Blue, actually the broad gradations of its tone in the range from pale blue to almost black, dominates the large painting Knight Errant by Oskar Kokoschka. The gloomy, cold colors of this work create an anxious feeling that captures the viewers' attention on first sight. Color, its saturation and expression, is the main component of the canvas's entire construction, helping us delve into the deeper layers of its content.
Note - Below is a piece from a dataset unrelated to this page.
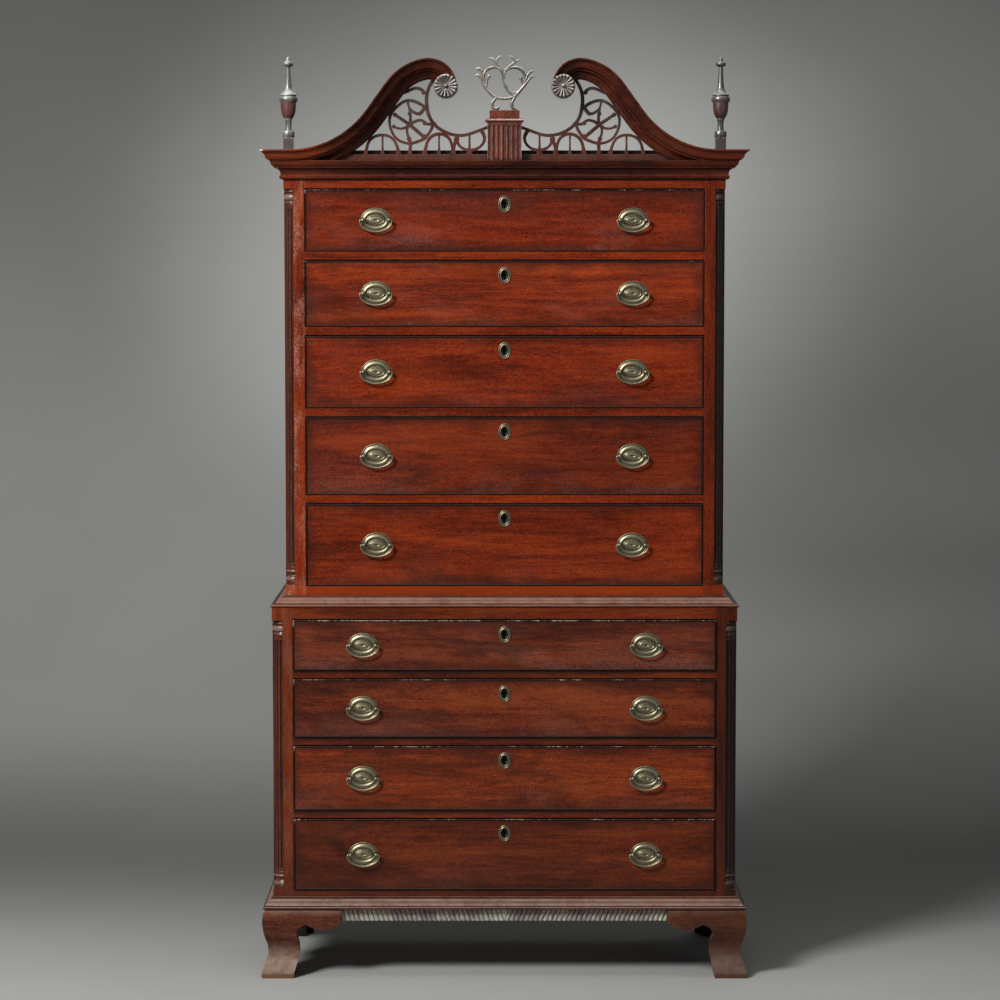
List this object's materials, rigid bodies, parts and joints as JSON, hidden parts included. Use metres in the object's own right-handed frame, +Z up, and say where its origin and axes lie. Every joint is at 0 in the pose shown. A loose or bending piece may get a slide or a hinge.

The object is depicted rather conditionally, although the viewer can easily recognize its basic motif—the figure of a fallen and probably heavily wounded knight in medieval armor, dying on a cliff or island buffeted by a storm at sea. The conditionality of the figurative motif is seen in its deliberate deformation. It is manifested in the miscorrelation of scale between the knight's figure and the expanse of sky and landscape against which the composition unfolds. These distorted forms and the almost morbid acuteness of the artist's use of color are meant to increase the sense, created by the construction of the painting, of the loneliness of human suffering in a hostile world. And the arsenal of the painter's methods is directed not at the depiction of the suffering of human flesh, but at the expression of human feelings hidden in that mortal coil, a demonstration of the power and heights of the spiritual world.

The longing of our interior life for the highest spheres of the spirit and its contiguity with the divine is one of the eternal themes of art. In the framework of this exhibition, this theme is embodied in the works—models of the baroque and of expressionism—by two dissimilar painters, each of whom had a perfect mastery of the artistic language of his time.